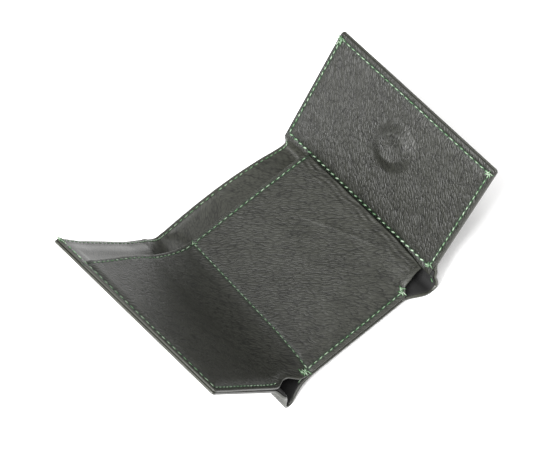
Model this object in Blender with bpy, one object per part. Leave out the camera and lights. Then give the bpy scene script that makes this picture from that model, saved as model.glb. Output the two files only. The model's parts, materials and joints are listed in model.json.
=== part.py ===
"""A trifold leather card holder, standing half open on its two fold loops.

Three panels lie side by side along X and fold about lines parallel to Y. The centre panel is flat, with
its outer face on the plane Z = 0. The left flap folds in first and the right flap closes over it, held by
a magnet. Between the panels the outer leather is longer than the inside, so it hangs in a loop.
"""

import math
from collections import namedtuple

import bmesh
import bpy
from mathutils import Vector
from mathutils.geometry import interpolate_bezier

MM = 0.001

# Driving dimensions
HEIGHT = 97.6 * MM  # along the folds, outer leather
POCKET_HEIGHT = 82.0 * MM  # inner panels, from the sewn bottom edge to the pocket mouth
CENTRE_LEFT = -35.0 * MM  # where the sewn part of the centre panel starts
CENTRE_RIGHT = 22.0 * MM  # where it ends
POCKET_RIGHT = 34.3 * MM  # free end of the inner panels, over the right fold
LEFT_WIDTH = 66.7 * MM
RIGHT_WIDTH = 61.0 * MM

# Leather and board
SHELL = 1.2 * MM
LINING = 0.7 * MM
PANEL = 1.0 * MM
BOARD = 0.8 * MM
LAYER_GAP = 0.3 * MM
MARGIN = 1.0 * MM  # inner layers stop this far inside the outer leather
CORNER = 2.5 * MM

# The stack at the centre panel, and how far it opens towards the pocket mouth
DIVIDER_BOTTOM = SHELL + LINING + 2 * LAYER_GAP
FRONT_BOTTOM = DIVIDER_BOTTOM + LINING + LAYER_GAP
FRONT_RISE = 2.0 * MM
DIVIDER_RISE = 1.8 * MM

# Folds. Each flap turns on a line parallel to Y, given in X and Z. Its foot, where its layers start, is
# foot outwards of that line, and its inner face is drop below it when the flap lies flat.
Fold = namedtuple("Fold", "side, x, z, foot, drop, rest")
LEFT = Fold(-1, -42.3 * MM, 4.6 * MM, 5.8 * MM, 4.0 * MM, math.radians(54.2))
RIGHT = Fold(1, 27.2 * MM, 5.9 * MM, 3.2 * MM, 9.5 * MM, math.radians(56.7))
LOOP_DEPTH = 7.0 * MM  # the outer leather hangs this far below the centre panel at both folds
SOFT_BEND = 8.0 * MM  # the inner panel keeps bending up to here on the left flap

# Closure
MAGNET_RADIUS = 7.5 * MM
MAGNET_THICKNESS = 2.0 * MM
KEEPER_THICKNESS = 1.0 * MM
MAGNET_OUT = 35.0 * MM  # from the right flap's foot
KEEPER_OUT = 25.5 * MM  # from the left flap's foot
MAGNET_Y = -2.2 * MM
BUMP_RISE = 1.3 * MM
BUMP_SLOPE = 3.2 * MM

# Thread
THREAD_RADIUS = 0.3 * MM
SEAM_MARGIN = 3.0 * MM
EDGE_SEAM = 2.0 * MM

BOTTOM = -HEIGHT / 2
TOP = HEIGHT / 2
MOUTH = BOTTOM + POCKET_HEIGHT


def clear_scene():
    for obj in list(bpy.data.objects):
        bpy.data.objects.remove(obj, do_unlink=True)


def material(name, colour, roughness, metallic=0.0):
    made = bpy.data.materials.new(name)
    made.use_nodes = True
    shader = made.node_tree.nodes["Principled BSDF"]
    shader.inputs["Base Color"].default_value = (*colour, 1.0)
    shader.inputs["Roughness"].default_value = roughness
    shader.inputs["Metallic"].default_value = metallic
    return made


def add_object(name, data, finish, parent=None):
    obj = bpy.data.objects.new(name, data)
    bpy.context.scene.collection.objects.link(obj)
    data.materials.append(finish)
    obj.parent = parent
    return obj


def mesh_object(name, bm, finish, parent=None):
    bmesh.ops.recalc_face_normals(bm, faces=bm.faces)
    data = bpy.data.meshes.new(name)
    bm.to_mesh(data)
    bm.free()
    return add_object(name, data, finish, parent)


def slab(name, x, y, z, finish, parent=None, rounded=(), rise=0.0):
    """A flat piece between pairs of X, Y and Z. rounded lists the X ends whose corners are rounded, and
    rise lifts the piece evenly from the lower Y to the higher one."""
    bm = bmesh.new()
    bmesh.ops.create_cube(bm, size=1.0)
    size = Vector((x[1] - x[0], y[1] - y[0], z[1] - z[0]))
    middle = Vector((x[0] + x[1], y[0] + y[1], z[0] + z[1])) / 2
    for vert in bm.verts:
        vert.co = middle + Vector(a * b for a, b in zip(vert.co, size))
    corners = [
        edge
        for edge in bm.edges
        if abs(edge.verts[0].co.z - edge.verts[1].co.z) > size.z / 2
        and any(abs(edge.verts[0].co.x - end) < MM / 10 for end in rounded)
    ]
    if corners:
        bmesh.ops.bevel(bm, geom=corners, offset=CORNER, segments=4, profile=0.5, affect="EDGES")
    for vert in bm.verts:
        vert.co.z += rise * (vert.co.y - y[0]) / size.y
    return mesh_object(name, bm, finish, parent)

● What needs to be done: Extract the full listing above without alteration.

● Exercise answer:
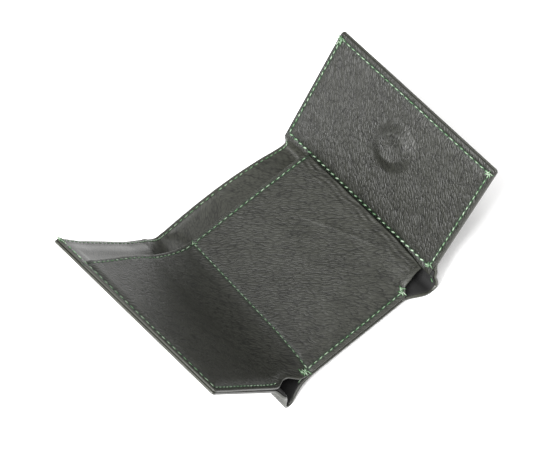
Model this object in Blender with bpy, one object per part. Leave out the camera and lights. Then give the bpy scene script that makes this picture from that model, saved as model.glb. Output the two files only. The model's parts, materials and joints are listed in model.json.
=== part.py ===
"""A trifold leather card holder, standing half open on its two fold loops.

Three panels lie side by side along X and fold about lines parallel to Y. The centre panel is flat, with
its outer face on the plane Z = 0. The left flap folds in first and the right flap closes over it, held by
a magnet. Between the panels the outer leather is longer than the inside, so it hangs in a loop.
"""

import math
from collections import namedtuple

import bmesh
import bpy
from mathutils import Vector
from mathutils.geometry import interpolate_bezier

MM = 0.001

# Driving dimensions
HEIGHT = 97.6 * MM  # along the folds, outer leather
POCKET_HEIGHT = 82.0 * MM  # inner panels, from the sewn bottom edge to the pocket mouth
CENTRE_LEFT = -35.0 * MM  # where the sewn part of the centre panel starts
CENTRE_RIGHT = 22.0 * MM  # where it ends
POCKET_RIGHT = 34.3 * MM  # free end of the inner panels, over the right fold
LEFT_WIDTH = 66.7 * MM
RIGHT_WIDTH = 61.0 * MM

# Leather and board
SHELL = 1.2 * MM
LINING = 0.7 * MM
PANEL = 1.0 * MM
BOARD = 0.8 * MM
LAYER_GAP = 0.3 * MM
MARGIN = 1.0 * MM  # inner layers stop this far inside the outer leather
CORNER = 2.5 * MM

# The stack at the centre panel, and how far it opens towards the pocket mouth
DIVIDER_BOTTOM = SHELL + LINING + 2 * LAYER_GAP
FRONT_BOTTOM = DIVIDER_BOTTOM + LINING + LAYER_GAP
FRONT_RISE = 2.0 * MM
DIVIDER_RISE = 1.8 * MM

# Folds. Each flap turns on a line parallel to Y, given in X and Z. Its foot, where its layers start, is
# foot outwards of that line, and its inner face is drop below it when the flap lies flat.
Fold = namedtuple("Fold", "side, x, z, foot, drop, rest")
LEFT = Fold(-1, -42.3 * MM, 4.6 * MM, 5.8 * MM, 4.0 * MM, math.radians(54.2))
RIGHT = Fold(1, 27.2 * MM, 5.9 * MM, 3.2 * MM, 9.5 * MM, math.radians(56.7))
LOOP_DEPTH = 7.0 * MM  # the outer leather hangs this far below the centre panel at both folds
SOFT_BEND = 8.0 * MM  # the inner panel keeps bending up to here on the left flap

# Closure
MAGNET_RADIUS = 7.5 * MM
MAGNET_THICKNESS = 2.0 * MM
KEEPER_THICKNESS = 1.0 * MM
MAGNET_OUT = 35.0 * MM  # from the right flap's foot
KEEPER_OUT = 25.5 * MM  # from the left flap's foot
MAGNET_Y = -2.2 * MM
BUMP_RISE = 1.3 * MM
BUMP_SLOPE = 3.2 * MM

# Thread
THREAD_RADIUS = 0.3 * MM
SEAM_MARGIN = 3.0 * MM
EDGE_SEAM = 2.0 * MM

BOTTOM = -HEIGHT / 2
TOP = HEIGHT / 2
MOUTH = BOTTOM + POCKET_HEIGHT


def clear_scene():
    for obj in list(bpy.data.objects):
        bpy.data.objects.remove(obj, do_unlink=True)


def material(name, colour, roughness, metallic=0.0):
    made = bpy.data.materials.new(name)
    made.use_nodes = True
    shader = made.node_tree.nodes["Principled BSDF"]
    shader.inputs["Base Color"].default_value = (*colour, 1.0)
    shader.inputs["Roughness"].default_value = roughness
    shader.inputs["Metallic"].default_value = metallic
    return made


def add_object(name, data, finish, parent=None):
    obj = bpy.data.objects.new(name, data)
    bpy.context.scene.collection.objects.link(obj)
    data.materials.append(finish)
    obj.parent = parent
    return obj


def mesh_object(name, bm, finish, parent=None):
    bmesh.ops.recalc_face_normals(bm, faces=bm.faces)
    data = bpy.data.meshes.new(name)
    bm.to_mesh(data)
    bm.free()
    return add_object(name, data, finish, parent)


def slab(name, x, y, z, finish, parent=None, rounded=(), rise=0.0):
    """A flat piece between pairs of X, Y and Z. rounded lists the X ends whose corners are rounded, and
    rise lifts the piece evenly from the lower Y to the higher one."""
    bm = bmesh.new()
    bmesh.ops.create_cube(bm, size=1.0)
    size = Vector((x[1] - x[0], y[1] - y[0], z[1] - z[0]))
    middle = Vector((x[0] + x[1], y[0] + y[1], z[0] + z[1])) / 2
    for vert in bm.verts:
        vert.co = middle + Vector(a * b for a, b in zip(vert.co, size))
    corners = [
        edge
        for edge in bm.edges
        if abs(edge.verts[0].co.z - edge.verts[1].co.z) > size.z / 2
        and any(abs(edge.verts[0].co.x - end) < MM / 10 for end in rounded)
    ]
    if corners:
        bmesh.ops.bevel(bm, geom=corners, offset=CORNER, segments=4, profile=0.5, affect="EDGES")
    for vert in bm.verts:
        vert.co.z += rise * (vert.co.y - y[0]) / size.y
    return mesh_object(name, bm, finish, parent)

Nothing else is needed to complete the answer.